**STORED RECORDS**:
------------------------------------
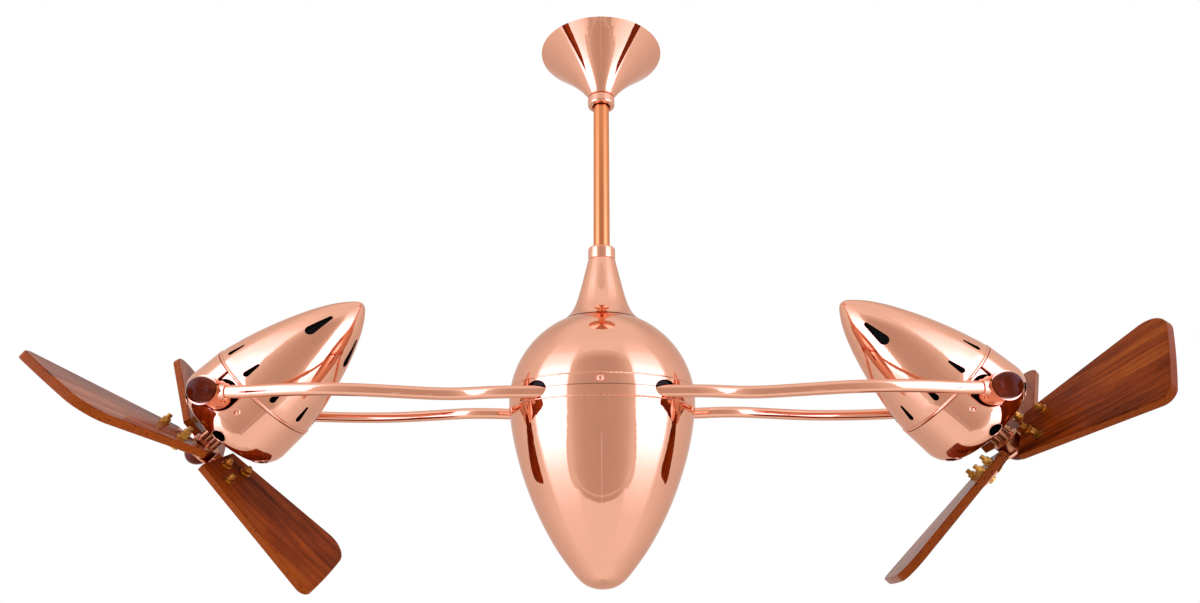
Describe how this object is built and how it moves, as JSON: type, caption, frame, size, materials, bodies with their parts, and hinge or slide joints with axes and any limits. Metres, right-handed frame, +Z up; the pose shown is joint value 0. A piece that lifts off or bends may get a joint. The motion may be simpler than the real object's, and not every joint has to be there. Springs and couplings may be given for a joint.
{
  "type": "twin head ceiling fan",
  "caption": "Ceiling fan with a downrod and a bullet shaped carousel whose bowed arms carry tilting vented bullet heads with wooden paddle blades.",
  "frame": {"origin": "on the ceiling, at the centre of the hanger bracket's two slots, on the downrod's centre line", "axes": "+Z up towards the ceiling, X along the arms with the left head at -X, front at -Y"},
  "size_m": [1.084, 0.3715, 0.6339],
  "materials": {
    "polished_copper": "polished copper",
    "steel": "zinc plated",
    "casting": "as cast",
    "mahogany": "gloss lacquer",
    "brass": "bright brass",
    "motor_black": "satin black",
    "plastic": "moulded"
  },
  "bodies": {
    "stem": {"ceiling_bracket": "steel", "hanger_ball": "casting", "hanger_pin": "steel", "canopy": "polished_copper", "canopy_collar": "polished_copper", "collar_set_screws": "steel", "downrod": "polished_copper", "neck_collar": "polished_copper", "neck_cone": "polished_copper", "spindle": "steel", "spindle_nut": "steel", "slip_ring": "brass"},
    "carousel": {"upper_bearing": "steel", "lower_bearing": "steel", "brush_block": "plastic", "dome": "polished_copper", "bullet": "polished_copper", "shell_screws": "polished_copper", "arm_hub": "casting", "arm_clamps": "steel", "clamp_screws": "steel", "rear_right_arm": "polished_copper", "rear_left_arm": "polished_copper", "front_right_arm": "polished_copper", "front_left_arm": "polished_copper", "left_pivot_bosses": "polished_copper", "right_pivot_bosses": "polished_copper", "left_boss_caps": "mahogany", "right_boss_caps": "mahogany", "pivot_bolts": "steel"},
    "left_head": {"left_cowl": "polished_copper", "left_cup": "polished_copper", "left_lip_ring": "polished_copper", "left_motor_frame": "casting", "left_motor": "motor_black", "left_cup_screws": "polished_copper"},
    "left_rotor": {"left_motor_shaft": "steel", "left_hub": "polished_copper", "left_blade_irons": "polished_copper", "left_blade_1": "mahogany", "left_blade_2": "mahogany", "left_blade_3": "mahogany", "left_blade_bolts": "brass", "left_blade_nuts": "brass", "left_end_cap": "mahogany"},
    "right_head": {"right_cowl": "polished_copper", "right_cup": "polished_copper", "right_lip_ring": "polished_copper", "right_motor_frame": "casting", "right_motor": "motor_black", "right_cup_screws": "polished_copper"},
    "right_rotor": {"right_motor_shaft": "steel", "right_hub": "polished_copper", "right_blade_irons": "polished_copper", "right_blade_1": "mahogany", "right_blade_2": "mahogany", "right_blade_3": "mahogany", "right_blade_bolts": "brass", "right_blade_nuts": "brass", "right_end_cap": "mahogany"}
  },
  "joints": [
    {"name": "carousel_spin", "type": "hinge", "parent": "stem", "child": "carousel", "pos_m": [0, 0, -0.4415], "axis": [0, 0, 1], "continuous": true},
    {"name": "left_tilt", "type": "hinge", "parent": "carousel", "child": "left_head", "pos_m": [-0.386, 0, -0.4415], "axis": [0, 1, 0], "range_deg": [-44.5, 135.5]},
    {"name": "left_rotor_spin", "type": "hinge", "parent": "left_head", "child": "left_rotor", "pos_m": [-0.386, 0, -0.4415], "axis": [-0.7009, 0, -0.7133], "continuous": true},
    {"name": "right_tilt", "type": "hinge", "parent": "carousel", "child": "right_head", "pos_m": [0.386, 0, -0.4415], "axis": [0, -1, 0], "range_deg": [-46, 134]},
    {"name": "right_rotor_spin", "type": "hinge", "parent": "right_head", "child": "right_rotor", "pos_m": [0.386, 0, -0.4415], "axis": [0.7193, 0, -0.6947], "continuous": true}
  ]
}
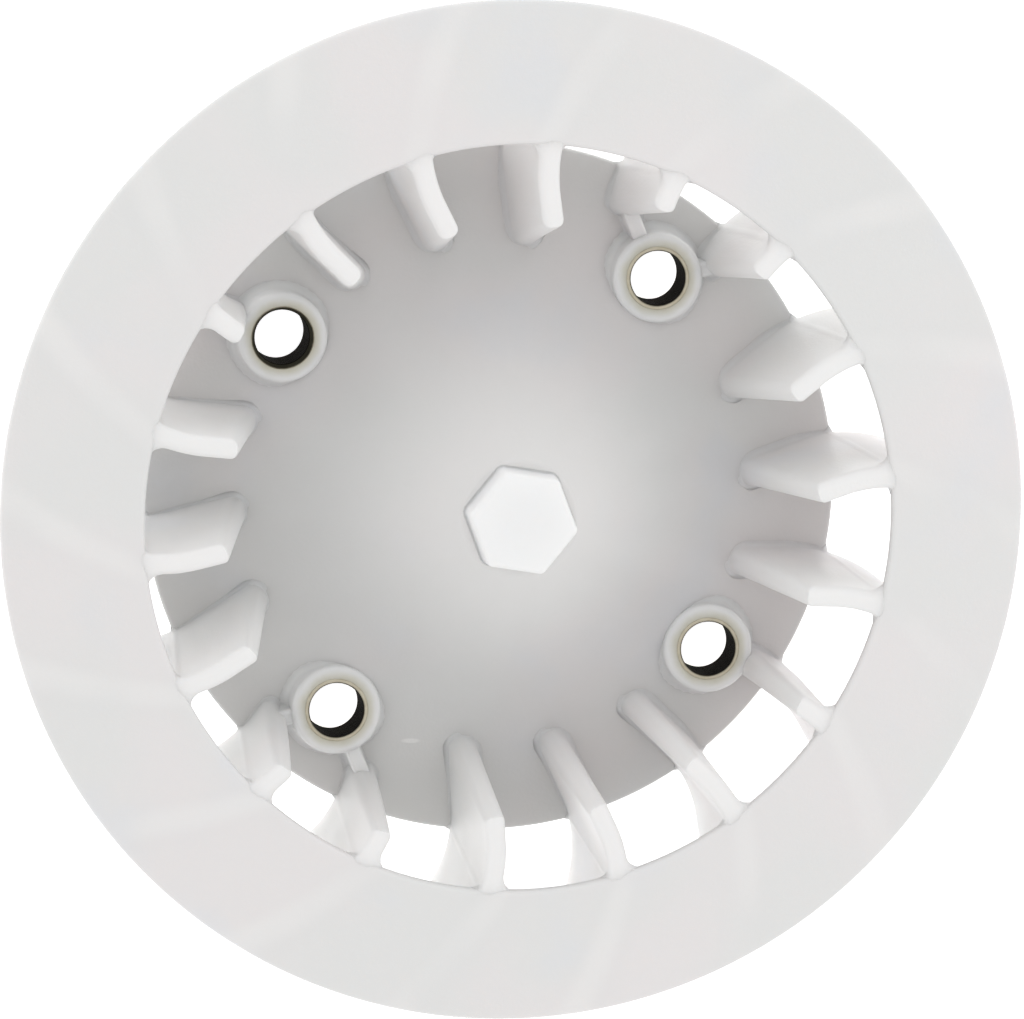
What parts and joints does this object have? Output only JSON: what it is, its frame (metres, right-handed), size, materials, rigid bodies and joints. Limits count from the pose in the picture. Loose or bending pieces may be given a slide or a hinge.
------------------------------------
**TASK REQUIREMENTS**: Output the full listing exactly as it stands.

**ANSWER TO THIS PROBLEM**:
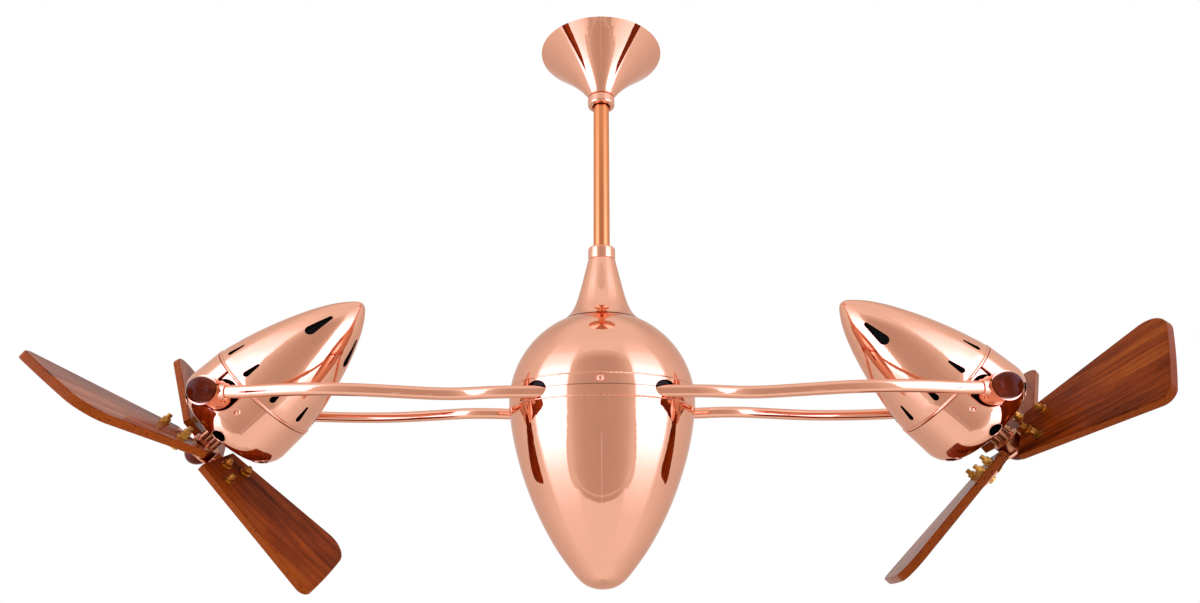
Describe how this object is built and how it moves, as JSON: type, caption, frame, size, materials, bodies with their parts, and hinge or slide joints with axes and any limits. Metres, right-handed frame, +Z up; the pose shown is joint value 0. A piece that lifts off or bends may get a joint. The motion may be simpler than the real object's, and not every joint has to be there. Springs and couplings may be given for a joint.
{
  "type": "twin head ceiling fan",
  "caption": "Ceiling fan with a downrod and a bullet shaped carousel whose bowed arms carry tilting vented bullet heads with wooden paddle blades.",
  "frame": {"origin": "on the ceiling, at the centre of the hanger bracket's two slots, on the downrod's centre line", "axes": "+Z up towards the ceiling, X along the arms with the left head at -X, front at -Y"},
  "size_m": [1.084, 0.3715, 0.6339],
  "materials": {
    "polished_copper": "polished copper",
    "steel": "zinc plated",
    "casting": "as cast",
    "mahogany": "gloss lacquer",
    "brass": "bright brass",
    "motor_black": "satin black",
    "plastic": "moulded"
  },
  "bodies": {
    "stem": {"ceiling_bracket": "steel", "hanger_ball": "casting", "hanger_pin": "steel", "canopy": "polished_copper", "canopy_collar": "polished_copper", "collar_set_screws": "steel", "downrod": "polished_copper", "neck_collar": "polished_copper", "neck_cone": "polished_copper", "spindle": "steel", "spindle_nut": "steel", "slip_ring": "brass"},
    "carousel": {"upper_bearing": "steel", "lower_bearing": "steel", "brush_block": "plastic", "dome": "polished_copper", "bullet": "polished_copper", "shell_screws": "polished_copper", "arm_hub": "casting", "arm_clamps": "steel", "clamp_screws": "steel", "rear_right_arm": "polished_copper", "rear_left_arm": "polished_copper", "front_right_arm": "polished_copper", "front_left_arm": "polished_copper", "left_pivot_bosses": "polished_copper", "right_pivot_bosses": "polished_copper", "left_boss_caps": "mahogany", "right_boss_caps": "mahogany", "pivot_bolts": "steel"},
    "left_head": {"left_cowl": "polished_copper", "left_cup": "polished_copper", "left_lip_ring": "polished_copper", "left_motor_frame": "casting", "left_motor": "motor_black", "left_cup_screws": "polished_copper"},
    "left_rotor": {"left_motor_shaft": "steel", "left_hub": "polished_copper", "left_blade_irons": "polished_copper", "left_blade_1": "mahogany", "left_blade_2": "mahogany", "left_blade_3": "mahogany", "left_blade_bolts": "brass", "left_blade_nuts": "brass", "left_end_cap": "mahogany"},
    "right_head": {"right_cowl": "polished_copper", "right_cup": "polished_copper", "right_lip_ring": "polished_copper", "right_motor_frame": "casting", "right_motor": "motor_black", "right_cup_screws": "polished_copper"},
    "right_rotor": {"right_motor_shaft": "steel", "right_hub": "polished_copper", "right_blade_irons": "polished_copper", "right_blade_1": "mahogany", "right_blade_2": "mahogany", "right_blade_3": "mahogany", "right_blade_bolts": "brass", "right_blade_nuts": "brass", "right_end_cap": "mahogany"}
  },
  "joints": [
    {"name": "carousel_spin", "type": "hinge", "parent": "stem", "child": "carousel", "pos_m": [0, 0, -0.4415], "axis": [0, 0, 1], "continuous": true},
    {"name": "left_tilt", "type": "hinge", "parent": "carousel", "child": "left_head", "pos_m": [-0.386, 0, -0.4415], "axis": [0, 1, 0], "range_deg": [-44.5, 135.5]},
    {"name": "left_rotor_spin", "type": "hinge", "parent": "left_head", "child": "left_rotor", "pos_m": [-0.386, 0, -0.4415], "axis": [-0.7009, 0, -0.7133], "continuous": true},
    {"name": "right_tilt", "type": "hinge", "parent": "carousel", "child": "right_head", "pos_m": [0.386, 0, -0.4415], "axis": [0, -1, 0], "range_deg": [-46, 134]},
    {"name": "right_rotor_spin", "type": "hinge", "parent": "right_head", "child": "right_rotor", "pos_m": [0.386, 0, -0.4415], "axis": [0.7193, 0, -0.6947], "continuous": true}
  ]
}
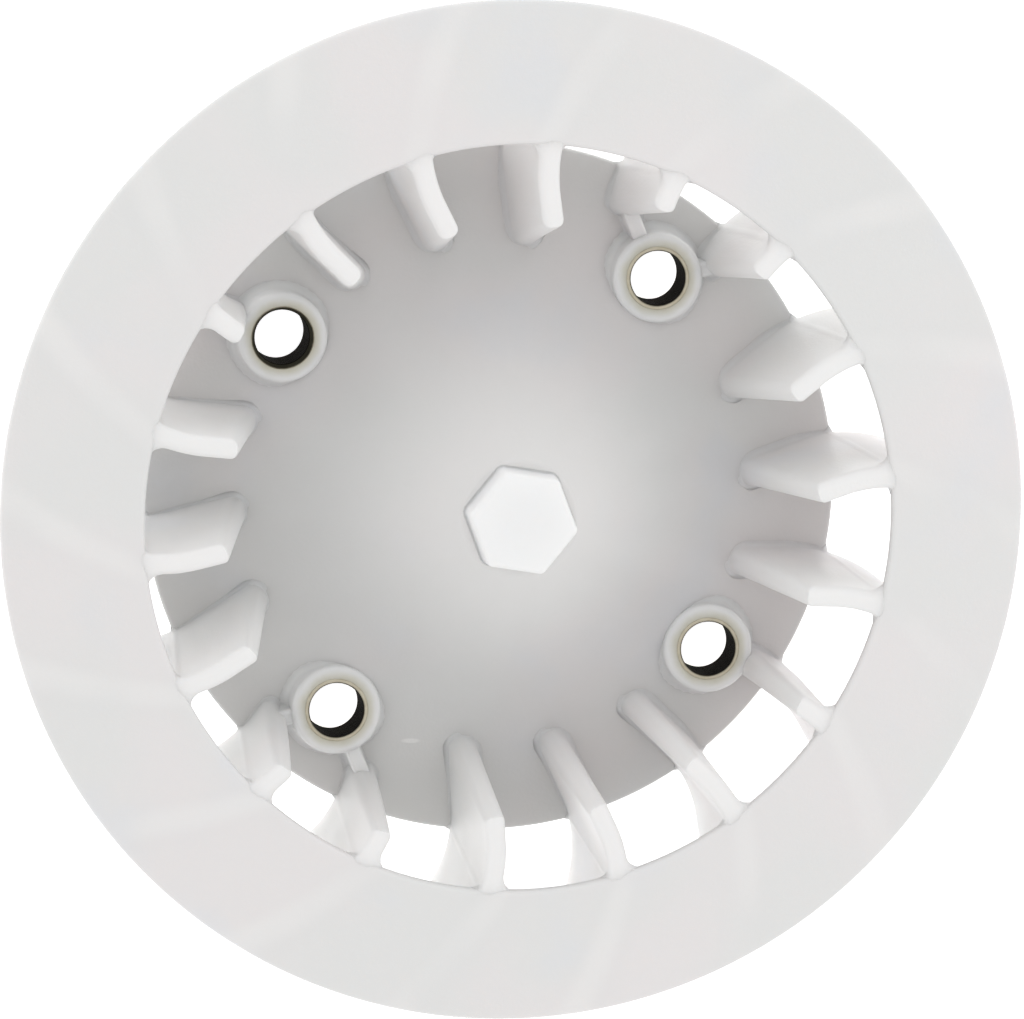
What parts and joints does this object have? Output only JSON: what it is, its frame (metres, right-handed), size, materials, rigid bodies and joints. Limits count from the pose in the picture. Loose or bending pieces may be given a slide or a hinge.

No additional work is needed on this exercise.